We conclude that the evidence adduced by the Commonwealth was sufficient to warrant a jury's finding beyond a reasonable doubt, and on the basis of inferences "not too remote in the ordinary course of events," Commonwealth v. Vellucci, 284 Mass. 443, 445 (1933), that the defendant was committed to prison on his 1972 conviction. The Commonwealth therefore satisfied its burden of proving that the defendant was "twice convicted of crime and sentenced and committed to prison ... for terms of not less than three years each," even if the 1977 convictions represent a single predicate offense under G.L.c. 279, § 25.[4]
Judgment affirmed.
NOTES
[1] The defendant argues that the Commonwealth failed to prove that he was the same David Hall named in the records of conviction that were introduced. This assertion is without merit. At the trial on the breaking and entering charge, the defendant took the stand in his own defense and was impeached on cross-examination by introduction of the same certified records of conviction. He admitted under oath that he was the individual named in those records. In the instant case, the Commonwealth introduced evidence of his admissions through a witness who had been in court and had heard the defendant's testimony.

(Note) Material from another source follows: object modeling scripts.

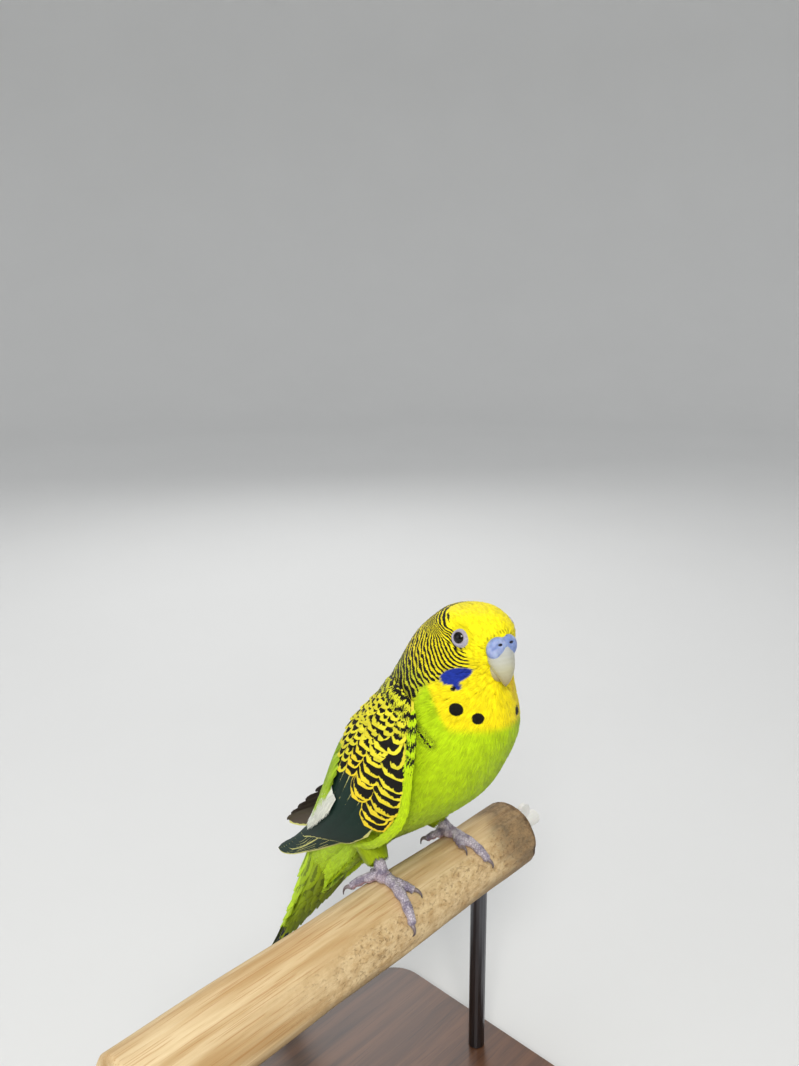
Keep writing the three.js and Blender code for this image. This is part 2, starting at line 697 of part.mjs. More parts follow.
// The perch lies level, with the bird off its middle.
const perchInBird = (body) => body.translate([-BIRD_X, -BIRD_Y, 0]);
const clearPerch = perchInBird(grownPerch);
for (const foot of FEET) {
  const clearFoot = footSolid(foot, GAP);
  const leg = cut(legSolid(foot), [grownBody, clearFoot, clearPerch]);
  bird.add(part(`leg_${foot.name}`, leg, COLOURS.leg));
  bird.add(part(`foot_${foot.name}`, cut(footSolid(foot, 0), [clearPerch]), COLOURS.leg));
  foot.toes.forEach((toe, digit) => {
    const claw = cut(clawSolid(foot, digit), [clearPerch, clearFoot]);
    bird.add(part(`claw_${foot.name}_${digit + 1}`, claw, COLOURS.claw, 0.4));
  });
}
group.add(bird);

const perch = new THREE.Group();
perch.position.set(0, 0, PERCH_TOP);
perch.add(part("perch", perchSolid(0), COLOURS.wood, 0.8));
perch.add(part("perch_washer", washer, COLOURS.washer, 0.5, 0.6));
perch.add(part("perch_screw", screwSolid(), COLOURS.screw, 0.5));
group.add(perch);

const stand = new THREE.Group();
stand.add(part("stand_base", standBase(), COLOURS.stand, 0.45));
stand.add(part("stand_rod_near", rodSolid(-ROD.from), COLOURS.rod, 0.35, 0.9));
stand.add(part("stand_rod_far", rodSolid(ROD.from), COLOURS.rod, 0.35, 0.9));
group.add(stand);

export default group;
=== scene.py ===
import math

import bmesh
import bpy
import numpy as np
from mathutils import Matrix, Vector
from mathutils.bvhtree import BVHTree


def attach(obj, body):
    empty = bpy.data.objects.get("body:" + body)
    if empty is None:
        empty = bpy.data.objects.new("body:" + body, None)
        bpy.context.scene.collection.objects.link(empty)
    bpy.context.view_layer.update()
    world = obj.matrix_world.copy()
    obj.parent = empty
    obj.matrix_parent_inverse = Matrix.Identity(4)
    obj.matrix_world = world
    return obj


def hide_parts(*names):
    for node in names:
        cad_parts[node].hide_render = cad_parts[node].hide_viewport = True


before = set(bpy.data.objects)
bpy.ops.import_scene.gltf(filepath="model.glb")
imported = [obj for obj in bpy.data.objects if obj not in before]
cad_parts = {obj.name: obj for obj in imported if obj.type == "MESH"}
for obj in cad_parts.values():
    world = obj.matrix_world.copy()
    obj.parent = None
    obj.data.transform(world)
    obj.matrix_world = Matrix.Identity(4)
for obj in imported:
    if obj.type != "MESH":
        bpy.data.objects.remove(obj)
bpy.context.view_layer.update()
rng = np.random.default_rng(11)

# Where the bird sits in the model's frame
PERCH_TOP = 88.0
BIRD_AT = np.array([28.0, 5.0, PERCH_TOP])
DEGREE = math.pi / 180

# The body as in the solids. Each row is half width, front y, z, back y, z, from crown to tail coverts.
BODY_ROWS = [
    [0, -22.8, 82.6, -22.8, 82.6],
    [6.4, -30.4, 81.4, -15.6, 80.8],
    [9.6, -35.0, 78.0, -10.0, 76.8],
    [11.2, -34.9, 73.2, -4.6, 71.8],
    [12.4, -33.8, 67.4, 0.2, 65.4],
    [13.4, -34.6, 61.2, 4.4, 58.8],
    [14.8, -35.4, 54.8, 8.2, 51.8],
    [17.0, -34.6, 47.6, 12.6, 44.6],
    [18.2, -31.2, 39.4, 17.8, 36.2],
    [18.6, -25.8, 29.8, 23.2, 27.4],
    [17.8, -17.0, 20.6, 28.4, 18.2],
    [15.8, -6.0, 11.4, 33.2, 9.0],
    [12.8, 6.0, 2.0, 37.6, -0.2],
    [9.6, 17.0, -8.0, 41.0, -9.8],
    [7.2, 25.8, -16.8, 43.8, -18.8],
    [5.8, 33.0, -26.2, 46.6, -28.0],
    [4.6, 39.8, -35.0, 49.4, -36.6],
    [0, 48.5, -44.5, 48.5, -44.5],
]
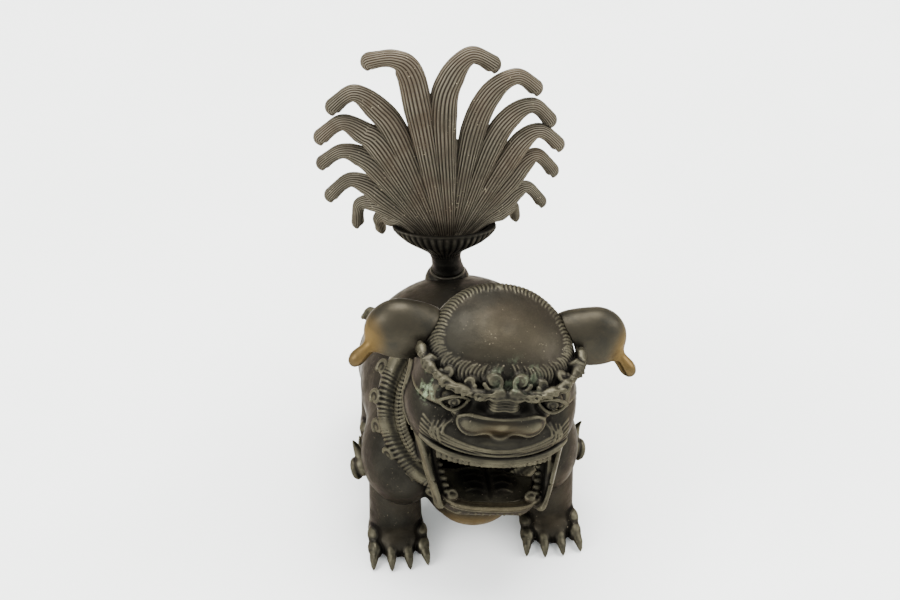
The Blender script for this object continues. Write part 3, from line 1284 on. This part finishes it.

[2] The record of this conviction is the endorsement on the back of a complaint issued in the Municipal Court of Brookline. We note that the District Court does not have jurisdiction over the offense of breaking and entering a dwelling in the nighttime with intent to commit a felony. See G.L.c. 218, § 26 (1984 ed.); Commonwealth v. Lovett, 374 Mass. 394, 398 n. 4 (1978). Moreover, the District Court is without power to sentence a defendant to M.C.I., Cedar Junction. See G.L.c. 218, § 27 (1984 ed.); Commonwealth v. Graham, 388 Mass. 115, 123 (1983). The defendant, however, has not argued, with regard to his 1972 conviction under G.L.c. 266, § 15, that he was improperly tried and sentenced by the District Court. We therefore assume that the defendant was arraigned in the District Court on the charge of breaking and entering a dwelling in the nighttime with intent to commit a felony, but that he pleaded guilty in the Superior Court on the complaint after waiving indictment. See Mass. R. Crim. P. 3 (b) (2) and 3 (c), 378 Mass. 847 (1979). This assumption is supported by our review of the transcript from the defendant's most recent trial on the breaking and entering charge. There he answered affirmatively when asked whether he was the same David Hall who was found guilty on May 1, 1972, in the Superior Court in Norfolk County of breaking and entering in the nighttime and sentenced to three to five years at M.C.I., Cedar Junction. See note 1, supra.
[3] The defendant concedes that the evidence was sufficient to prove all requisite statutory elements, including commitment, as to at least one of the 1977 convictions.
[4] Consequently, we need not determine whether the two 1977 convictions alone might have been sufficient under G.L.c. 279, § 25, to sustain the jury's verdict.